### DATA EXTRACT
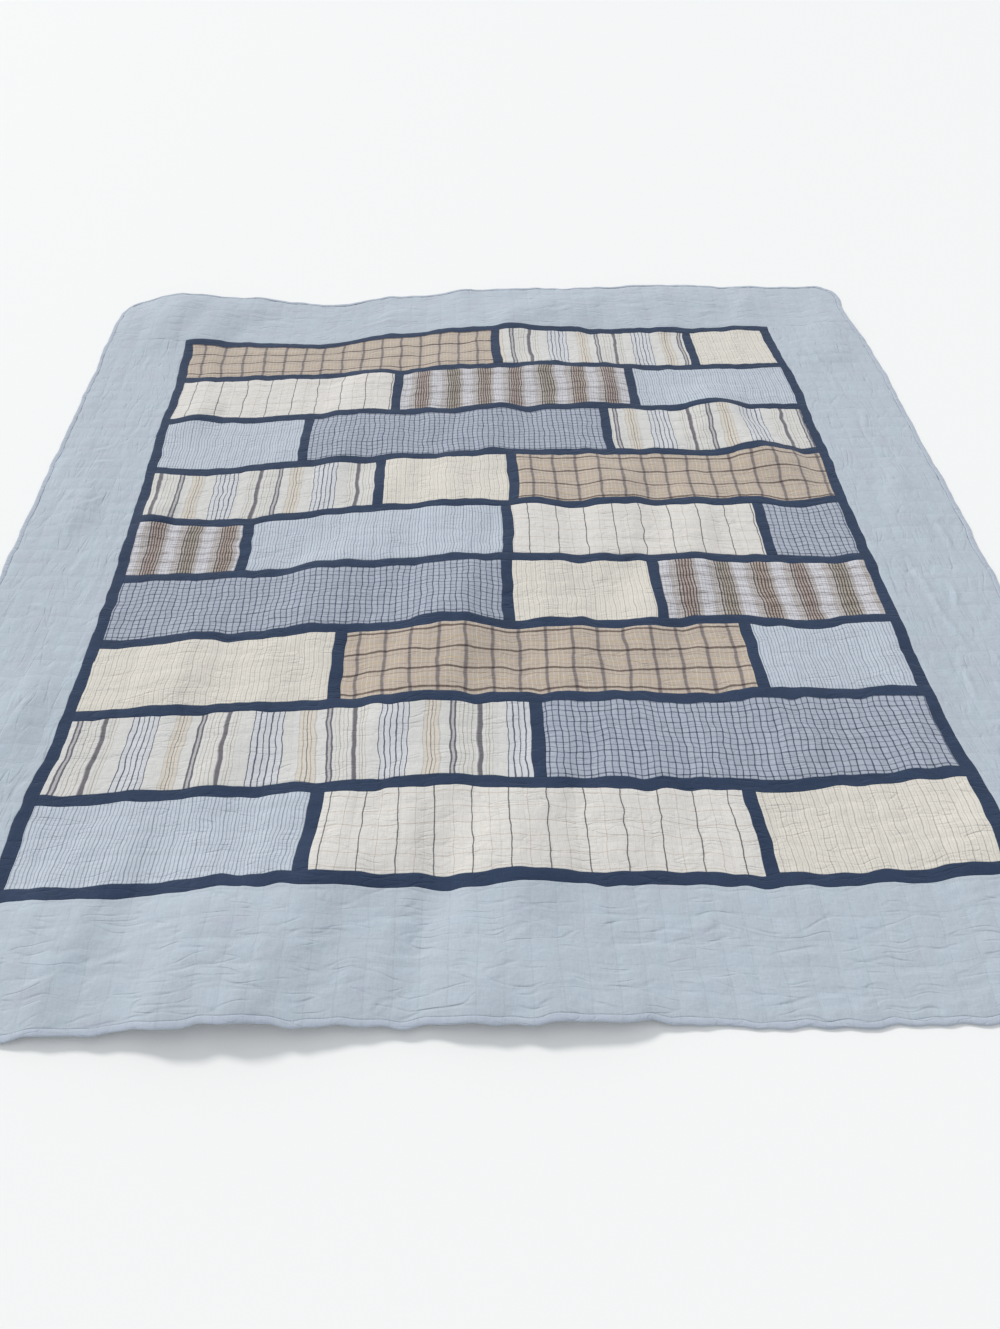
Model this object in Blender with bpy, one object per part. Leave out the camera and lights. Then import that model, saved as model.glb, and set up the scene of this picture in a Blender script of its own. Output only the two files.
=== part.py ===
"""A patchwork quilt, laid face up and spread by hand on a flat surface.

+X runs across the quilt, +Y from its foot to its head and +Z up. The origin is on the surface,
below the middle. The sewn pieces are the patchwork panel, four border strips and a narrow binding
in four lengths. Each is one layer of top, wadding and backing quilted together, so each is one sheet
of the same thickness. The quilt touches the surface where it lies flat and stands off it in soft
swells. The flat layout is in inches, the way quilts are cut, and turned into metres as it is laid.
"""

from collections import namedtuple
from math import cos, hypot, pi, radians, sin

import bmesh
import bpy

INCH = 0.0254
METRE_GAP = 0.0003                     # left open at every seam, in metres

QUILT_WIDTH = 88.0                     # inches, like every size down to SEAM_GAP
QUILT_LENGTH = 92.0
PANEL_WIDTH = 68.0
PANEL_LENGTH = 73.0
BINDING_WIDTH = 0.47
CORNER_RADIUS = 3.5
THICKNESS = 0.2
SEAM_GAP = METRE_GAP / INCH

PANEL_CELLS_ACROSS = 32
PANEL_CELLS_ALONG = 34
BORDER_CELLS = 3                       # from the panel to where the corner rounding starts
CORNER_CELLS = 2                       # from there to the binding

# How far the slack cloth sinks below the summed swells. Where they are lower, it lies flat.
SINK = 0.20
SOFT_LANDING = 0.15                    # height over which a swell eases onto the surface

# A swell is a long low rise: x and y of its middle, turn in degrees from +Y towards +X,
# half its length, half its width, and its height.
Swell = namedtuple("Swell", "x y turn half_length half_width height")
SWELLS = [
    Swell(-1, 2, 0, 58, 26, 0.90),      # the broad middle
    Swell(0, 29, 0, 14, 9, 0.60),
    Swell(11, 24, 0, 13, 9, 0.60),
    Swell(-13, 17, -8, 14, 6, 0.55),
    Swell(-15, -8, 17, 14, 6, 0.65),
    Swell(-20, -24, 14, 11, 5, 0.50),
    Swell(-17, -43, 0, 16, 18, 1.45),   # the near left rise
    Swell(-3, -11, 4, 14, 6, 0.80),
    Swell(-8, -24, 16, 13, 6, 0.60),
    Swell(4.5, 0, 6, 13, 5, 0.35),
    Swell(1, -36, 4, 15, 7, 0.80),
    Swell(12, 6, -3, 16, 5, 0.35),
    Swell(19, 0, 6, 13, 4.5, 0.35),
    Swell(23, -20, -10, 10, 5, 0.45),
    Swell(26, 14, -22, 13, 6, 0.70),
    Swell(33, -14, 0, 20, 6, 0.60),     # the right edge of the panel
    Swell(-12, -33, 0, 9, 10, 0.60),
    Swell(33, -36, 0, 11, 9, 0.90),     # the near right corner of the panel
    Swell(-30, 24, 6, 13, 5, 0.50),
    Swell(-25.5, -14, 0, 13, 5, 0.65),
    Swell(-30, -38, 0, 12, 7, 0.55),
    Swell(-36, 42, 0, 11, 11, 1.40),    # the far left corner
    Swell(16, 43, 90, 36, 10, 0.90),     # the head border
    Swell(41, 34, 30, 10, 6, 0.70),
    Swell(-40, 8, -10, 14, 5, 0.55),
    Swell(-38, -20, 12, 12, 5, 0.50),
    Swell(40, 4, 8, 13, 5, 0.50),
    Swell(3, -45, 90, 15, 8, 0.90),     # the foot border
]

# A drift is where the hand that spread the cloth pulled it aside: x and y of its middle,
# how far it reaches across and along, and how far it moved the cloth in x and in y.
Drift = namedtuple("Drift", "x y reach_x reach_y move_x move_y")
DRIFTS = [
    Drift(-19, 46, 11, 15, 0.0, -1.3),  # the dip in the head edge
    Drift(14, 46, 34, 12, 0.0, 0.4),
    Drift(24, -42, 20, 18, 0.0, -0.7),  # the sag of the foot edge
    Drift(-18, -46, 20, 10, 0.0, 0.3),
    Drift(19, -27, 14, 11, 0.0, -0.7),
    Drift(-34, 0, 20, 46, 0.0, -0.6),
    Drift(-24, 6, 11, 18, 0.0, -0.8),
    Drift(34, -4, 18, 44, 0.0, -0.3),
    Drift(-34, 36, 14, 14, -0.7, 0.0),
    Drift(-34, -8, 14, 22, 0.4, 0.0),
    Drift(-34, -36, 14, 14, -0.5, 0.0),
    Drift(34, 36, 14, 14, -0.8, 0.0),
    Drift(34, -34, 14, 20, 0.8, 0.0),
]

COLOURS = {                            # red, green and blue, as Blender takes them
    "patchwork": (0.48, 0.50, 0.50),
    "border_cloth": (0.46, 0.54, 0.62),
    "binding_cloth": (0.42, 0.50, 0.58),
}
CLOTH_ROUGHNESS = 0.9


def falloff(t):
    """1 at the middle, 0 from t = 1 outwards, level at both ends."""
    return (1 + cos(pi * min(abs(t), 1))) / 2


def round_corner(u, v):
    """Bends the square corner blocks of the layout into quarter rounds."""
    start_u = QUILT_WIDTH / 2 - CORNER_RADIUS
    start_v = QUILT_LENGTH / 2 - CORNER_RADIUS
    a = abs(u) - start_u
    b = abs(v) - start_v
    if a <= 0 or b <= 0:
        return u, v
    reach = max(a, b)
    angle = pi / 4 * (b / a if b <= a else 2 - a / b)
    side_u = 1 if u > 0 else -1
    side_v = 1 if v > 0 else -1
    return side_u * (start_u + reach * cos(angle)), side_v * (start_v + reach * sin(angle))


def swell_height(x, y):
    """The summed swells at a place in the layout, in inches."""
    total = -SINK
    for s in SWELLS:
        turn = radians(s.turn)
        along = (y - s.y) * cos(turn) + (x - s.x) * sin(turn)
        across = (x - s.x) * cos(turn) - (y - s.y) * sin(turn)
        total += s.height * falloff(along / s.half_length) * falloff(across / s.half_width)
    return total


def underside(x, y):
    """Height of the cloth's underside: the swells, eased onto the surface and flat below it."""
    h = swell_height(x, y)
    if h <= -SOFT_LANDING:
        return 0.0
    if h >= SOFT_LANDING:
        return h
    return (h + SOFT_LANDING) ** 2 / (4 * SOFT_LANDING)


def lay(u, v):
    """The place of a point of the flat layout once the quilt is laid, in inches."""
    x, y = round_corner(u, v)
    height = underside(x, y)
    moved_x, moved_y = x, y
    for d in DRIFTS:
        pull = falloff(min(hypot((x - d.x) / d.reach_x, (y - d.y) / d.reach_y), 1))
        moved_x += d.move_x * pull
        moved_y += d.move_y * pull
    return moved_x, moved_y, height


def stations(start, stop, cells):
    """Evenly spaced values from start to stop, both included."""
    return [start + (stop - start) * i / cells for i in range(cells + 1)]


def outward(half_panel, half_quilt):
    """Stations across a border, from the panel's seam to the binding's seam."""
    rounding = half_quilt - CORNER_RADIUS
    plain = stations(half_panel + SEAM_GAP / 2, rounding, BORDER_CELLS)
    corner = stations(rounding, half_quilt - BINDING_WIDTH - SEAM_GAP / 2, CORNER_CELLS)
    return plain + corner[1:]


HALF_PANEL_X = PANEL_WIDTH / 2
HALF_PANEL_Y = PANEL_LENGTH / 2
PANEL_X = stations(-HALF_PANEL_X + SEAM_GAP / 2, HALF_PANEL_X - SEAM_GAP / 2, PANEL_CELLS_ACROSS)
PANEL_Y = stations(-HALF_PANEL_Y + SEAM_GAP / 2, HALF_PANEL_Y - SEAM_GAP / 2, PANEL_CELLS_ALONG)
RIGHT_X = outward(HALF_PANEL_X, QUILT_WIDTH / 2)
HEAD_Y = outward(HALF_PANEL_Y, QUILT_LENGTH / 2)
LEFT_X = [-x for x in reversed(RIGHT_X)]
FOOT_Y = [-y for y in reversed(HEAD_Y)]
ACROSS = LEFT_X[:-1] + PANEL_X + RIGHT_X[1:]
ALONG = FOOT_Y[:-1] + PANEL_Y + HEAD_Y[1:]


def bounds_centre():
    """Middle of the laid quilt's outline in x and y, in inches."""
    half_x, half_y = QUILT_WIDTH / 2, QUILT_LENGTH / 2
    rim = [lay(x, side * half_y) for x in [-half_x] + ACROSS + [half_x] for side in (-1, 1)]
    rim += [lay(side * half_x, y) for y in [-half_y] + ALONG + [half_y] for side in (-1, 1)]
    xs = [p[0] for p in rim]
    ys = [p[1] for p in rim]
    return (min(xs) + max(xs)) / 2, (min(ys) + max(ys)) / 2


def cloth_material(name):
    material = bpy.data.materials.new(name)
    material.use_nodes = True
    shader = material.node_tree.nodes["Principled BSDF"]
    shader.inputs["Base Color"].default_value = (*COLOURS[name], 1)
    shader.inputs["Roughness"].default_value = CLOTH_ROUGHNESS
    shader.inputs["Metallic"].default_value = 0
    return material


def laid_sheet(name, columns, rows, place, material):
    """One sewn piece: a grid of columns by rows cells, laid by place(i, j) and given its thickness.

    The thickness is raised straight up, so that the walls of neighbours stay parallel at a seam.
    """
    bm = bmesh.new()
    bmesh.ops.create_grid(bm, x_segments=columns, y_segments=rows, size=0.5)
    for vert in bm.verts:
        i = round((vert.co.x + 0.5) * columns)
        j = round((vert.co.y + 0.5) * rows)
        x, y, z = place(i, j)
        vert.co = ((x - CENTRE[0]) * INCH, (y - CENTRE[1]) * INCH, z * INCH)
    top = bmesh.ops.extrude_face_region(bm, geom=bm.faces[:], use_keep_orig=True)
    raised = [g for g in top["geom"] if isinstance(g, bmesh.types.BMVert)]
    bmesh.ops.translate(bm, verts=raised, vec=(0, 0, THICKNESS * INCH))
    bmesh.ops.triangulate(bm, faces=bm.faces[:])
    bmesh.ops.recalc_face_normals(bm, faces=bm.faces[:])
    mesh = bpy.data.meshes.new(name)
    bm.to_mesh(mesh)
    bm.free()
    mesh.materials.append(material)
    piece = bpy.data.objects.new(name, mesh)
    bpy.data.collections["patchwork_quilt"].objects.link(piece)
    return piece


def flat_piece(name, xs, ys, material):
    """A panel or border strip whose stations in the layout are xs across and ys along."""
    return laid_sheet(name, len(xs) - 1, len(ys) - 1, lambda i, j: lay(xs[i], ys[j]), material)


def binding_length(name, walk, material):
    """One length of binding. walk lists its inner stations with the way out to the quilt's edge."""
    def place(i, j):
        x, y, out_x, out_y = walk[i]
        width = BINDING_WIDTH - SEAM_GAP / 2 if j else SEAM_GAP / 2
        return lay(x + out_x * width, y + out_y * width)
    return laid_sheet(name, len(walk) - 1, 1, place, material)


def binding_walk(side, stops, along_x):
    """Inner stations of one binding length, from one corner's mitre to the other's."""
    reach = (QUILT_LENGTH if along_x else QUILT_WIDTH) / 2 - BINDING_WIDTH
    last = len(stops) - 1
    walk = []
    for k, stop in enumerate(stops):
        mitre = -1 if k == 0 else 1 if k == last else 0
        if along_x:
            walk.append((stop, side * reach, mitre, side))
        else:
            walk.append((side * reach, stop, side, mitre))
    return walk


def seam_stops(inner):
    """The stations along one edge, with their ends moved in by half a seam gap."""
    return [inner[0] + SEAM_GAP] + inner[1:-1] + [inner[-1] - SEAM_GAP]


for old in list(bpy.data.objects):
    bpy.data.objects.remove(old)
collection = bpy.data.collections.new("patchwork_quilt")
bpy.context.scene.collection.children.link(collection)

CENTRE = bounds_centre()
patchwork = cloth_material("patchwork")
border_cloth = cloth_material("border_cloth")
binding_cloth = cloth_material("binding_cloth")

flat_piece("centre_panel", PANEL_X, PANEL_Y, patchwork)
flat_piece("border_left", LEFT_X, PANEL_Y, border_cloth)
flat_piece("border_right", RIGHT_X, PANEL_Y, border_cloth)
flat_piece("border_head", ACROSS, HEAD_Y, border_cloth)
flat_piece("border_foot", ACROSS, FOOT_Y, border_cloth)

for name, side, stops, along_x in (
    ("binding_head", 1, ACROSS, True),
    ("binding_foot", -1, ACROSS, True),
    ("binding_left", -1, ALONG, False),
    ("binding_right", 1, ALONG, False),
):
    binding_length(name, binding_walk(side, seam_stops(stops), along_x), binding_cloth)
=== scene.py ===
"""A patchwork quilt of woven cottons, spread face up by hand on a plain pale floor.

The layout of the quilt is in inches from its middle, +x across and +y from the foot to the head, as
quilts are cut. One function, laid, takes a place in that layout to its place on the floor in metres.
"""

from collections import namedtuple
from math import pi, radians

import bmesh
import bpy
import numpy as np
from mathutils import Matrix, Vector


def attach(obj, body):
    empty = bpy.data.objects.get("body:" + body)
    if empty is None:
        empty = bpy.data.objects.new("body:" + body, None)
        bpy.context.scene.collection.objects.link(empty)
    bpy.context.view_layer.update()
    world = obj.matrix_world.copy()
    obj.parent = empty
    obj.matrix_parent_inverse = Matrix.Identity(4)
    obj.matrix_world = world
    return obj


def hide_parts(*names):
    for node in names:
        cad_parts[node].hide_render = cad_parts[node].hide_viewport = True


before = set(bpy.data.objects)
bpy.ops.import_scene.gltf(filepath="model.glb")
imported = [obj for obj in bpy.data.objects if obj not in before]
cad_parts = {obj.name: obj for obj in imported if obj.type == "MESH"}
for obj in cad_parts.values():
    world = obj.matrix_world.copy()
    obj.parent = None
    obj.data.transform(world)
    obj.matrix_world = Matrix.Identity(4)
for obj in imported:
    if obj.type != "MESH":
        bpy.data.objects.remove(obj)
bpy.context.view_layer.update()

# ---------------------------------------------------------------------------------------------
# The camera: a phone held by someone who stands at the quilt's foot and looks down along it.
# ---------------------------------------------------------------------------------------------
CAMERA_PLACE = Vector((-0.009, -1.765, 1.492))
CAMERA_DOWN, CAMERA_YAW, CAMERA_ROLL = 47.65, -0.81, -0.93      # degrees
CAMERA_LENS = 26.5                                              # mm, on a 36 mm long side

lens = bpy.data.cameras.new("camera")
lens.lens = CAMERA_LENS
lens.sensor_width = 36
camera = bpy.data.objects.new("camera", lens)
camera.matrix_world = (
    Matrix.Translation(CAMERA_PLACE)
    @ Matrix.Rotation(radians(CAMERA_YAW), 4, "Z")
    @ Matrix.Rotation(radians(90 - CAMERA_DOWN), 4, "X")
    @ Matrix.Rotation(radians(CAMERA_ROLL), 4, "Z")
)
bpy.context.scene.collection.objects.link(camera)
bpy.context.scene.camera = camera

# ---------------------------------------------------------------------------------------------
# Backing: one plain pale blue cotton sheet under the whole quilt, up to the binding. The quilting
# is sewn through it, so every stitched line draws it up a little off the floor.
# ---------------------------------------------------------------------------------------------
INCH, INCH_MM = 0.0254, 25.4           # in metres and in millimetres
QUILT_WIDTH, QUILT_LENGTH = 88.0, 92.0
HALF_WIDTH, HALF_LENGTH = QUILT_WIDTH / 2, QUILT_LENGTH / 2
BINDING_WIDTH = 0.47
CORNER_RADIUS = 3.5
QUILTING = 1.75                        # pitch of the square grid of quilting lines
CLOTH = 0.03                           # thickness of one cotton
PUFF_POWER = 0.45                      # the smaller, the fuller the square between the lines
DRAWN_UP = 0.03                        # how far a quilting line draws the backing up
SINK = 0.20                            # swells stand on a level this far below the floor,
SOFT_LANDING = 0.15                    # and meet the floor in a curve of this height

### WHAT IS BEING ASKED
Only the lines from the top of the data through the line that contains "METRE_GAP = 0.0003" should be quoted, exactly as they stand.

### OUTPUT OF THE EXERCISE
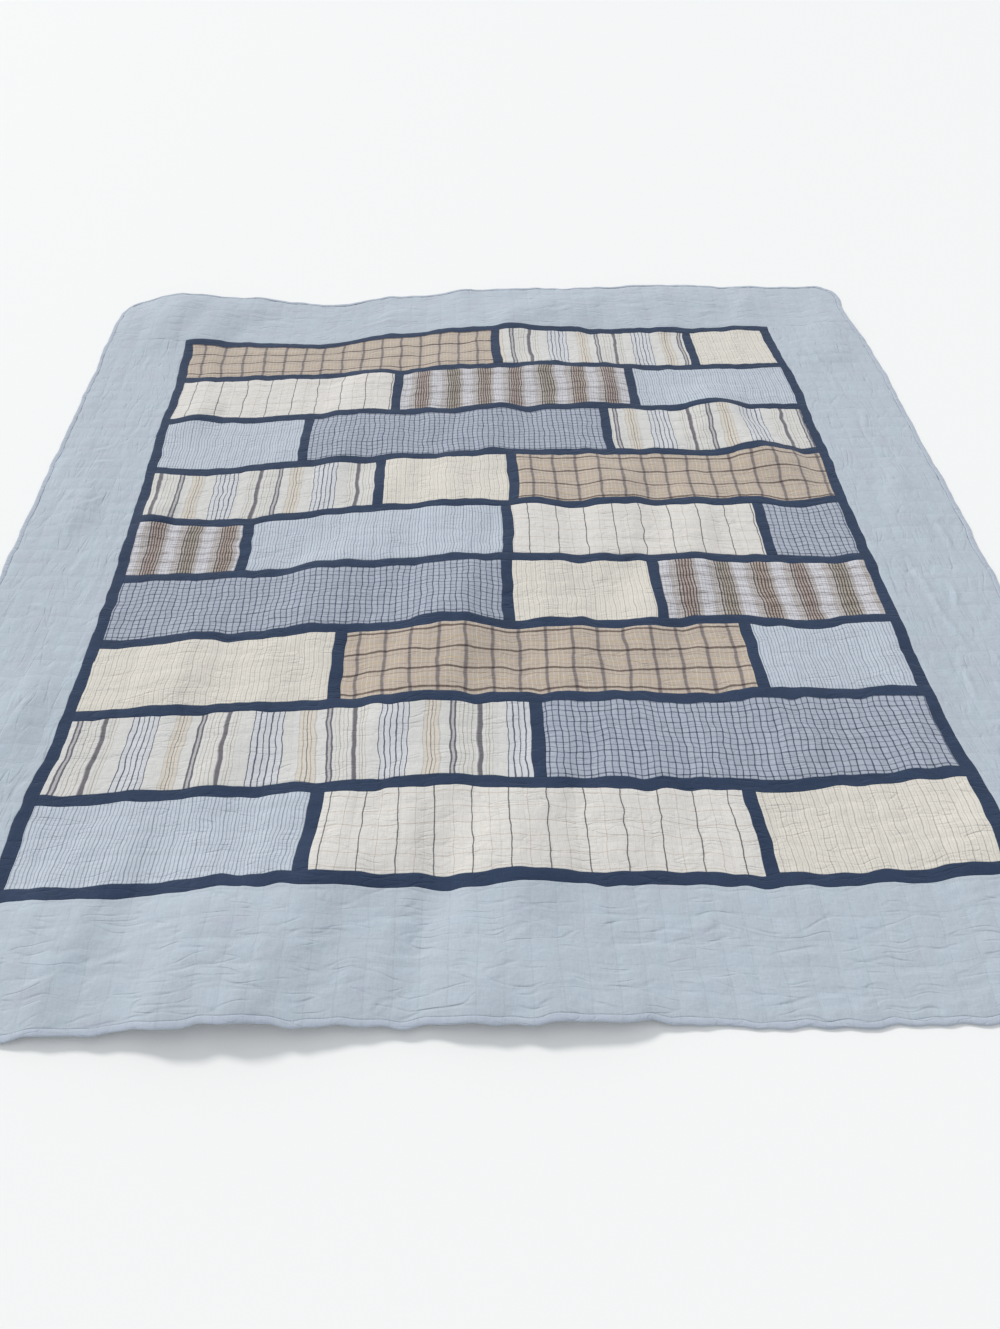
Model this object in Blender with bpy, one object per part. Leave out the camera and lights. Then import that model, saved as model.glb, and set up the scene of this picture in a Blender script of its own. Output only the two files.
=== part.py ===
"""A patchwork quilt, laid face up and spread by hand on a flat surface.

+X runs across the quilt, +Y from its foot to its head and +Z up. The origin is on the surface,
below the middle. The sewn pieces are the patchwork panel, four border strips and a narrow binding
in four lengths. Each is one layer of top, wadding and backing quilted together, so each is one sheet
of the same thickness. The quilt touches the surface where it lies flat and stands off it in soft
swells. The flat layout is in inches, the way quilts are cut, and turned into metres as it is laid.
"""

from collections import namedtuple
from math import cos, hypot, pi, radians, sin

import bmesh
import bpy

INCH = 0.0254
METRE_GAP = 0.0003                     # left open at every seam, in metres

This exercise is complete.